All too human. While his early collections occasionally show pizzazz worthy of Wallace Stevens, the evidence of human interaction suggests his poems might have been composed in a biosphere. Or maybe a desert: of his chosen totems, birds and stones, the birds get the least air time:

Stone (ston), noun. Originally a verb meaning
to illumine blackness, later
to hold without touching, or
to be capable of all things. In modern,
and less felicitous, speeches,
Indo-European, for example,
to thicken or compress.
Still later, as we know.

Here is another of their stories:
One stone.
Like the others it is characterized
by control of plot and fidelity to the real.
(from “The Encyclopedia of the Stones: A Pastoral”)

Hard not to see that he’s got wit—harder, in these early poems, to stick around to see it (for a selected poems, Interglacial reprints generously). Yes, yes, “we” have failed, “we” prefer easy confessions—”we” know, but who are we exactly? People show up in a much less vague form in time for the National Poetry Series winner, As If (1992, three years before Alicia Silverstone bent the phrase toward the valley in Clueless), and not a moment too soon:

Because Kate stood, face pushed to the screen,
cheering fuck off, fuck off
into the swim of summer,
I don’t know what . . .
(“As If Ending”)

He comes out as an unabashed fan of science journalism in the “faux-didactic” title poem of 2000’s How Things Are, the first homage to Lucretius’ I’ve seen that manages to loosen up enough to catch the source’s oracular quality and add to it the indispensable quality of seeming overheard:

I can’t get it through my head that the day is just in my head:
that I don’t see things, only reflected light.
That I don’t see light, actually, flitting between perches,
just the splash on my retina, the ripple
inward, of chemical potentials,
which isn’t seeing at all—I mean, as I think of it.

It’s as if I were watching behind video goggles
a movie of exactly the path I’m taking,
hearing on tape exactly what I hear,
though to God, looking down in trans-sensual knowledge,
it’s darkness and silence we walk in,
the brightness and noise only in our heads,
which are the few lit windows in a darkened office tower.

He’s still bleak, but at least he’s talking about the darkness and silence, and not serving the prison labor of eternally reenacting it.

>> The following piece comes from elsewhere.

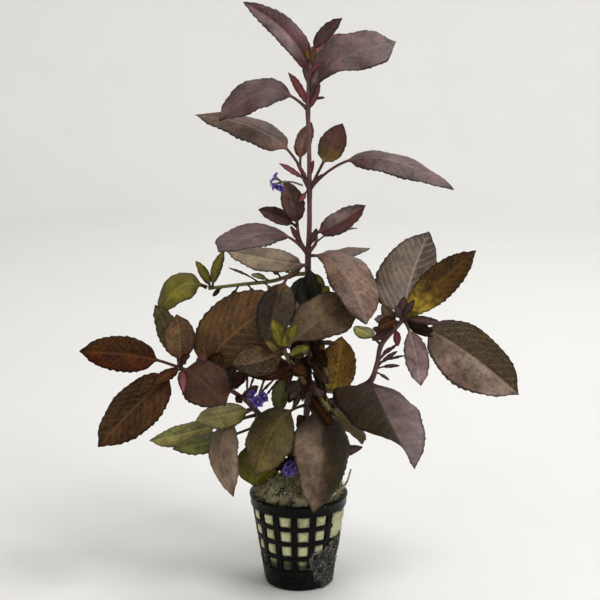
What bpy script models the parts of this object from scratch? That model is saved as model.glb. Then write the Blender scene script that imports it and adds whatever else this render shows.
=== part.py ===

Post-Vectors, Richardson is a changed poet, with access not only to paradox, wit, and dark subjects, but to popular culture, human foibles, and as avuncular and self-critical a persona as a Harrison Ford character:

He pokes from the distressingly fragile harbor,
black-tiled, sky-scraping penis, looking a little worse,
for having been nuked and long under water,
but not bad for a penis. Who’s going to clean it up?
you think, that mess he’s making.
(“My Godzilla”)

In other words, he’s alive and you’ll want to know him. Skeptical readers may be concerned that I am charting a descent into vulgarity — not so. In the new suite, “Half Measures,” he returns to the abstract figures of his early work to breathe life into them:

Giddy, uproarious,
daughter and friends:
I feel as a tree must
when it can’t tell its feelings
from the clamor of birds in its branches
suddenly lifting!

The 150 new aphorisms collected here may, to devoted fans of Vectors, feel like echoes of stronger work, but lines such as “Birds of prey do not sing” suggest that these are new shoots and not old cuttings. Readers new to Richardson will want to have both Interglacial and Vectors. Ausable was wise to withhold some of the earlier aphorisms from this book with the pessimistic title, which I imagine is supposed to be a description of our era, and not a warning that the ice pack will come again to freeze this warm, engaging voice.